There is no longer deficit spending. The price returns to its original level.

This intermediary time lasts from period 2 to t−1 and the government’s debt is simply rolled over. If employment and/or productivity increases, the economy grows.

(iii) In period t, the debt is redeemed. The government taxes the household sector, total expenditures reduce to C−T with T=G, the market-clearing price falls, and the business sector makes a loss of −G. After the government’s repayment, both overdrafts and deposits at the CB are again zero.

As a result, the grandchildren are hit by taxes T but get the whole output O. The business sector’s loss in period t is equal to its profit in t=1. The real taxation happened in t=1, but nominal taxation is deferred to period t.

If the interest rate on overdrafts is, for simplicity, equal to the interest rate on deposits, the government sector taxes the household sector, and the interest payments go to the business sector respectively the firms’ owners a.k.a one-percenters.

The taxation/redistribution over the indefinite intermediary time and the final taxation and redemption in period t could be avoided by immediate nominal taxation in period t=1. Immediate taxation settles ALL issues of intertemporal redistribution and is, from the perspective of the ninety-nine-percenters, preferable to deficit spending and deferred taxation.

From the government’s perspective, stealth taxation through deficit spending is preferable because nominal taxation vanishes behind the time horizon. From the business sector’s perspective, profits now and losses behind the time horizon are also preferable.

So, let the next administration worry about permanently growing public debt.#2

Egmont Kakarot-Handtke

#1 On the saying “We owe the debt to ourselves”
#2 Keynes, Lerner, MMT, Trump and exploding profit

REPLY to Simon Wren-Lewis on Jan 25

You sum up: “In policy terms I think it is the last nail in the coffin of what Paul Krugman calls the deficit scolds. Those who argued for austerity because of the burden on future generation, although on weak ground even if r > g, find their argument collapses if g > r.”

Paul Krugman (i) confuses some issues and (ii) lets some negative facts simply disappear by dividing them through infinity.

If the present government deficit-spends 100 on current output on behalf of the present generation then in some future period t the debt of 100 has to be redeemed. Now Krugman argues if GDP is currently x and in period t has grown to 1000x then the burden in terms of Debt-to-GDP is greatly reduced and in the course of time approaches zero. This is undoubtedly true but misses the point. The debt burden is not reduced by one penny but only optically by putting it in relation to an arbitrary denominator. If the economy shrinks instead, the relative debt burden increases. And this collapses the argument of Paul Krugman. 
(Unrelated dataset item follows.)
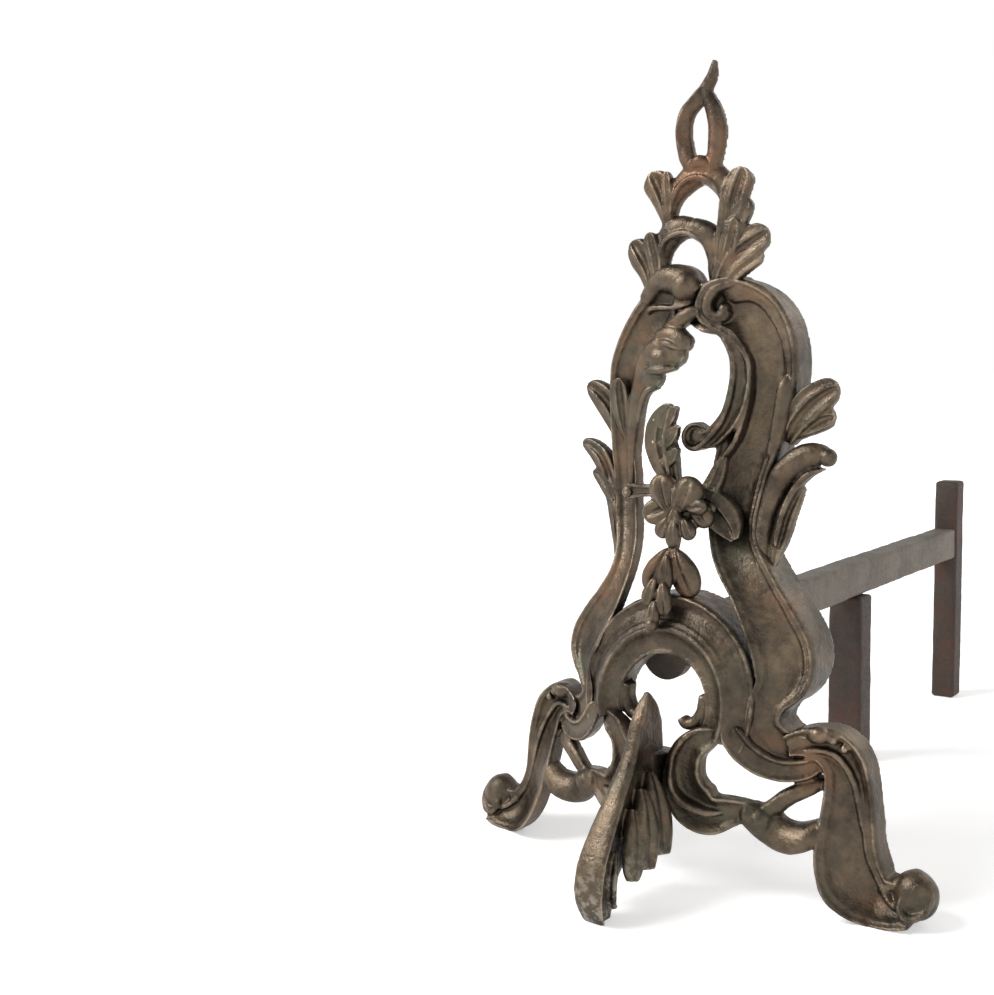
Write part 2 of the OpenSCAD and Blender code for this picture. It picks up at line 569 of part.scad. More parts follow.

Because nobody can say whether the economy is bigger or smaller in a future period t the whole argument degenerates to an exercise in pointless speculation.

The real problem with government deficit spending is the distributional effect. In crude terms: because of Public Deficit = Private Profit the Oligarchy gets a free lunch from the government. This, in turn, generates interest income for an indefinite time, i.e. the government taxes WeThePeople and hands the interest over to the Oligarchy. Finally, in some period t, it is NOT the future “generation” who redeems the debt. Instead, the government taxes the future WeThePeople and hands the money over to the future Oligarchy which has inherited the financial assets = public liabilities.

In sum: compared to immediate taxation, deficit-spending is a bad deal for WeThePeople and a good deal for the Oligarchy.

The, intentionally or unintentionally overlooked, distributional effect of public deficit-spending is the last nail in the coffin of the soapbox economist Paul Krugman.